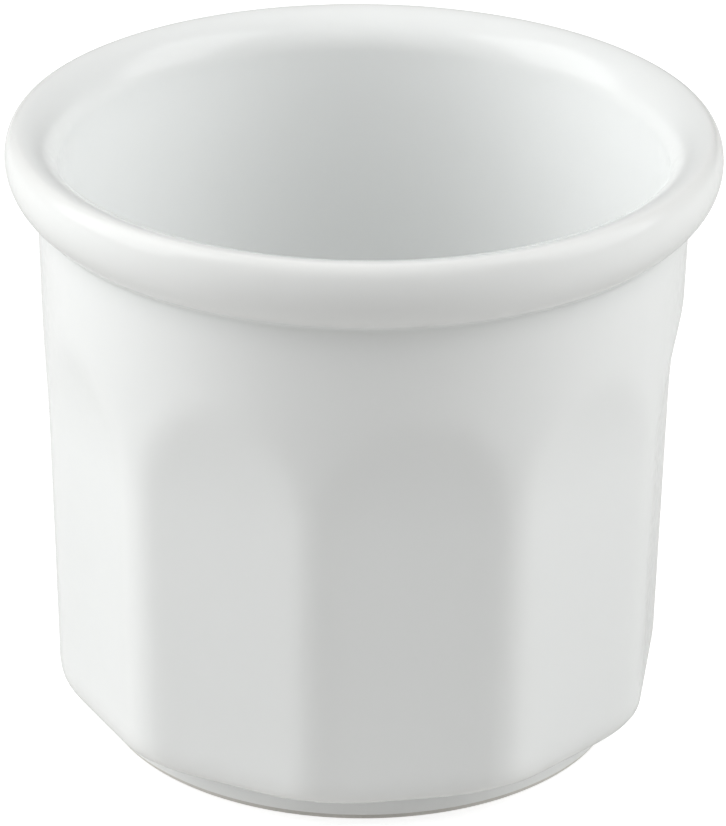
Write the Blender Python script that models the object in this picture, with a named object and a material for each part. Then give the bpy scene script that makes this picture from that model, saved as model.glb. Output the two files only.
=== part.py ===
"""Ten-sided porcelain cup for pens, with a rolled rim and a foot ring. Sizes are in metres and +Z is up.

It has three pieces: the fired porcelain body, the glaze fused over its inside, rim and outside, and the glaze
patch under its base. The foot ring's bearing face is bare porcelain. The origin is the middle of that face, one
facet is square to -Y, and two ridges lie on the X axis.

A piece is turned from a closed outline, and then each ring of its outside is pressed from round into ten flats.
"""

import math

import bmesh
import bpy
from mathutils import Vector

MM = 0.001

# Rim: a rolled bead whose outer, upper and inner sides are quarters of ellipses.
HEIGHT = 78.6 * MM
RIM_RADIUS = 44.0 * MM
BEAD_WIDEST_Z = 75.4 * MM
BEAD_CENTRE_RADIUS = 36.5 * MM
BEAD_DROP = 6.9 * MM
CROWN_RADIUS = 42.3 * MM
MOUTH_RADIUS = 37.5 * MM
MOUTH_Z = 73.6 * MM

# Outside wall: a cone cut by ten planes, which lean outwards above BLEND_Z and so end in arches.
SIDES = 10
COLLAR_Z = 68.5 * MM
COLLAR_RADIUS = 40.1 * MM
CREASE_FILLET = 1.2 * MM
HIP_Z = 9.7 * MM
HIP_RADIUS = 38.6 * MM
HIP_FLAT = 37.1 * MM
HIP_SQUARENESS = 3.0
FLAT_LEAN = 0.022
BLEND_Z = 41.0 * MM
BLEND_CURVE = 70.0 * MM
RIDGE_SOFTNESS = 1.3 * MM
ARCH_SOFTNESS = 0.5 * MM

# Foot and underside.
FOOT_RADIUS = 33.3 * MM
FOOT_HEIGHT = 3.9 * MM
FOOT_FILLET = 0.5 * MM
FOOT_INNER_RADIUS = 29.4 * MM
FOOT_EDGE = 0.4 * MM
RECESS_Z = 2.4 * MM
BARE_HEIGHT = 0.9 * MM

# Inside.
WELL_RADIUS = 32.8 * MM
WELL_CORNER = 8.0 * MM
FLOOR_Z = 7.0 * MM

# The glaze, and the gap that keeps its mesh off the body's.
GLAZE = 0.34 * MM
GAP = 0.06 * MM

# How finely the outline and the turn are divided.
STEPS = 6 * SIDES
CORNER_STEPS = 2
HIP_STEPS = 6
BLEND_STEPS = 7
CREASE_STEPS = 3
BEAD_STEPS = 5
CROWN_STEPS = 4
WELL_STEPS = 4

ROUND = 1.0  # a flat this far out never cuts the wall
MERGE = 1e-7
SHARP_ANGLE = math.radians(40)


def soft_min(a, b, softness):
    """The smaller of two lengths, with a rounded change from one to the other."""
    overlap = max(softness - abs(a - b), 0.0) / softness
    return min(a, b) - softness * overlap * overlap / 4


def pressed_radius(angle, radius, flat):
    """The wall's radius at an angle from a ridge, from the cone's radius and the facet planes' distance."""
    side = math.tau / SIDES
    from_middle = abs((angle % side) - side / 2)
    facets = soft_min(flat / math.cos(from_middle), flat / math.cos(side - from_middle), RIDGE_SOFTNESS)
    return soft_min(facets, radius, ARCH_SOFTNESS)


def arc(centre, radii, start, end, count):
    """Round points of an ellipse's arc about (radius, height), with the angles in degrees."""
    points = []
    for i in range(count + 1):
        angle = math.radians(start + (end - start) * i / count)
        points.append((centre[0] + radii[0] * math.cos(angle), centre[1] + radii[1] * math.sin(angle), ROUND))
    return points


def wall_point(z):
    """The cone's radius and the flats' distance at a height."""
    share = (z - HIP_Z) / (COLLAR_Z - HIP_Z)
    flare = max(z - BLEND_Z, 0.0) ** 2 / (2 * BLEND_CURVE)
    return (HIP_RADIUS + (COLLAR_RADIUS - HIP_RADIUS) * share, z, HIP_FLAT + FLAT_LEAN * (z - HIP_Z) + flare)


def hip():
    """The wall's bottom, a squarish quarter of an ellipse where the facets run out into the round foot."""
    start = FOOT_RADIUS + FOOT_FILLET
    power = 2 / HIP_SQUARENESS
    points = []
    for i in range(1, HIP_STEPS):
        angle = math.pi / 2 * i / HIP_STEPS
        out, up = math.sin(angle) ** power, 1 - math.cos(angle) ** power
        radius = start + (HIP_RADIUS - start) * out
        flat = start + ARCH_SOFTNESS * (1 - out) + (HIP_FLAT - start) * out
        points.append((radius, FOOT_HEIGHT + (HIP_Z - FOOT_HEIGHT) * up, flat))
    return points


def wall():
    """The wall from the hip to the collar's top."""
    heights = [BLEND_Z + (COLLAR_Z - BLEND_Z) * i / BLEND_STEPS for i in range(BLEND_STEPS + 1)]
    return [wall_point(z) for z in [HIP_Z, (HIP_Z + BLEND_Z) / 2] + heights]


def crease():
    """The fillet where the collar meets the bead's underside: its points and the bead's angle at its end."""
    across, down = RIM_RADIUS - BEAD_CENTRE_RADIUS, BEAD_DROP
    centre_radius = COLLAR_RADIUS + CREASE_FILLET
    angle = math.acos((centre_radius - BEAD_CENTRE_RADIUS) / (across + CREASE_FILLET))
    centre_z = BEAD_WIDEST_Z - (down + CREASE_FILLET) * math.sin(angle)
    end = math.degrees(angle)
    return arc((centre_radius, centre_z), (CREASE_FILLET, CREASE_FILLET), 180, 180 - end, CREASE_STEPS), -end


def outside():
    """The glazed surface from the edge of the bare foot up to the bead's widest ring."""
    foot_corner = (FOOT_RADIUS + FOOT_FILLET, FOOT_HEIGHT - FOOT_FILLET)
    fillet, bead_start = crease()
    underside = (RIM_RADIUS - BEAD_CENTRE_RADIUS, BEAD_DROP)
    return (
        [(FOOT_RADIUS, BARE_HEIGHT, ROUND)]
        + arc(foot_corner, (FOOT_FILLET, FOOT_FILLET), 180, 90, CORNER_STEPS)
        + hip()
        + wall()
        + fillet[1:]
        + arc((BEAD_CENTRE_RADIUS, BEAD_WIDEST_Z), underside, bead_start, 0, BEAD_STEPS)[1:]
    )


def inside():
    """The glazed surface from the bead's widest ring over the rim and down to the floor's middle."""
    outer = (RIM_RADIUS - CROWN_RADIUS, HEIGHT - BEAD_WIDEST_Z)
    inner = (CROWN_RADIUS - MOUTH_RADIUS, HEIGHT - MOUTH_Z)
    corner = (WELL_RADIUS - WELL_CORNER, FLOOR_Z + WELL_CORNER)
    return (
        arc((CROWN_RADIUS, BEAD_WIDEST_Z), outer, 0, 90, CROWN_STEPS)[1:]
        + arc((CROWN_RADIUS, MOUTH_Z), inner, 90, 180, CROWN_STEPS)[1:]
        + arc(corner, (WELL_CORNER, WELL_CORNER), 0, -90, WELL_STEPS)
        + [(0.0, FLOOR_Z, ROUND)]
    )


def recess():
    """The glazed surface under the base, from the recess's middle out to the edge of the bare foot."""
    corner = (FOOT_INNER_RADIUS - FOOT_FILLET, RECESS_Z - FOOT_FILLET)
    return (
        [(0.0, RECESS_Z, ROUND)]
        + arc(corner, (FOOT_FILLET, FOOT_FILLET), 90, 0, CORNER_STEPS)
        + [(FOOT_INNER_RADIUS, BARE_HEIGHT, ROUND)]
    )


def inset(points, depth):
    """The outline moved into the material, which lies to its left, with points on the axis kept there."""
    moved = []
    for i, (radius, z, flat) in enumerate(points):
        ways = []
        for a, b in ((i - 1, i), (i, i + 1)):
            if a >= 0 and b < len(points):
                way = Vector((points[b][0] - points[a][0], points[b][1] - points[a][1])).normalized()
                ways.append(Vector((-way.y, way.x)))
        inward = (ways[0] + ways[-1]).normalized()
        step = inward * depth / inward.dot(ways[0])
        moved.append((radius + step.x if radius > 0 else 0.0, z + step.y, flat + step.x))
    return moved


def bare_foot():
    """The body's ring below the glazes, from its inner side round to its outer side."""
    depth = GLAZE + GAP
    inner = (FOOT_INNER_RADIUS + depth + FOOT_EDGE, FOOT_EDGE)
    outer = (FOOT_RADIUS - depth - FOOT_EDGE, FOOT_EDGE)
    edge = (FOOT_EDGE, FOOT_EDGE)
    return arc(inner, edge, 180, 270, CORNER_STEPS) + arc(outer, edge, 270, 360, CORNER_STEPS)


def turn(name, outline, material):
    """One closed piece turned from an outline that starts and ends on the axis.

    Its quads are split across their shorter diagonals, so that facing surfaces of two pieces split alike.
    """
    shape = bmesh.new()
    flats = shape.verts.layers.float.new("flat")
    ring = []
    for radius, z, flat in outline:
        vert = shape.verts.new((radius, 0.0, z))
        vert[flats] = flat
        ring.append(vert)
    edges = [shape.edges.new(pair) for pair in zip(ring, ring[1:])]
    bmesh.ops.spin(
        shape,
        geom=ring + edges,
        cent=(0, 0, 0),
        axis=(0, 0, 1),
        angle=math.tau,
        steps=STEPS,
        use_merge=True,
    )
    bmesh.ops.remove_doubles(shape, verts=shape.verts, dist=MERGE)
    for vert in shape.verts:
        radius = math.hypot(vert.co.x, vert.co.y)
        if radius > MERGE and vert[flats] < ROUND / 2:
            angle = math.atan2(vert.co.y, vert.co.x)
            share = pressed_radius(angle, radius, vert[flats]) / radius
            vert.co.x *= share
            vert.co.y *= share
    bmesh.ops.triangulate(shape, faces=shape.faces, quad_method="SHORT_EDGE")
    bmesh.ops.recalc_face_normals(shape, faces=shape.faces)
    shape.verts.layers.float.remove(shape.verts.layers.float["flat"])
    mesh = bpy.data.meshes.new(name)
    shape.to_mesh(mesh)
    shape.free()
    mesh.materials.append(material)
    mesh.shade_smooth()
    mesh.set_sharp_from_angle(angle=SHARP_ANGLE)
    piece = bpy.data.objects.new(name, mesh)
    bpy.context.scene.collection.objects.link(piece)
    return piece


def ceramic(name, color, roughness):
    """A non-metallic Principled material."""
    material = bpy.data.materials.new(name)
    material.use_nodes = True
    shader = material.node_tree.nodes["Principled BSDF"]
    shader.inputs["Base Color"].default_value = (*color, 1.0)
    shader.inputs["Roughness"].default_value = roughness
    shader.inputs["Metallic"].default_value = 0.0
    return material


def porcelain_body():
    """The fired body: the glazed surfaces inset by the glaze, and the bare foot between them."""
    depth = GLAZE + GAP
    outline = inset(recess(), depth) + bare_foot() + inset(outside() + inside(), depth)
    return turn("porcelain_body", outline, ceramic("bare_porcelain", (0.80, 0.78, 0.74), 0.6))


def glaze_coat():
    """The glaze over the outside, rim and inside."""
    surface = outside() + inside()
    outline = inset(surface, GLAZE)[::-1] + surface
    return turn("glaze_coat", outline, ceramic("white_glaze", (0.86, 0.87, 0.86), 0.1))


def base_glaze():
    """The glaze in the recess, inside the bare ring."""
    surface = recess()
    outline = surface + inset(surface, GLAZE)[::-1]
    return turn("base_glaze", outline, ceramic("base_white_glaze", (0.86, 0.87, 0.86), 0.15))


def main():
    for leftover in list(bpy.data.objects):
        bpy.data.objects.remove(leftover, do_unlink=True)
    for make in (porcelain_body, glaze_coat, base_glaze):
        make()


main()
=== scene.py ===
"""Ten-sided glazed porcelain cup for pens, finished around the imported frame.

The cup is one fired body with a glaze fused over it. Its outside, rim and inside are turned from one outline,
and the outside is then pressed from round into ten flats that end in soft arches under the collar. The foot
ring's bearing face is bare porcelain, and the recess inside it has a glaze patch of its own.
"""

import math

import bmesh
import bpy
import numpy as np
from bpy.props import FloatProperty, FloatVectorProperty, IntProperty, PointerProperty
from bpy.types import Operator, Panel, PropertyGroup
from mathutils import Matrix, Vector


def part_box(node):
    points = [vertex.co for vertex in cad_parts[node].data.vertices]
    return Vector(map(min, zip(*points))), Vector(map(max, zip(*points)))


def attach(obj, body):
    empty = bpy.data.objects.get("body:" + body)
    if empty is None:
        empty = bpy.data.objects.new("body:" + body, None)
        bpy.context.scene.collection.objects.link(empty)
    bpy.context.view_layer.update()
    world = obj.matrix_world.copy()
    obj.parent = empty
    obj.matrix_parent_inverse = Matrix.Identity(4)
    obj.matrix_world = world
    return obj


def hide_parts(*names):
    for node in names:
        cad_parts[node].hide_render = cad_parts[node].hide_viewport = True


bl_info = {
    "name": "Porcelain Pen Cup",
    "version": (1, 0, 0),
    "blender": (4, 5, 0),
    "location": "3D Viewport > Sidebar > Pen Cup",
    "description": "Builds a ten-sided glazed porcelain pen cup with its studio",
    "category": "Add Mesh",
}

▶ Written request
Give again, word for word, only the lines running from the line with "surface = recess()" through the line with "the imported frame."; include both of those lines.

▶ Response below
    surface = recess()
    outline = surface + inset(surface, GLAZE)[::-1]
    return turn("base_glaze", outline, ceramic("base_white_glaze", (0.86, 0.87, 0.86), 0.15))


def main():
    for leftover in list(bpy.data.objects):
        bpy.data.objects.remove(leftover, do_unlink=True)
    for make in (porcelain_body, glaze_coat, base_glaze):
        make()


main()
=== scene.py ===
"""Ten-sided glazed porcelain cup for pens, finished around the imported frame.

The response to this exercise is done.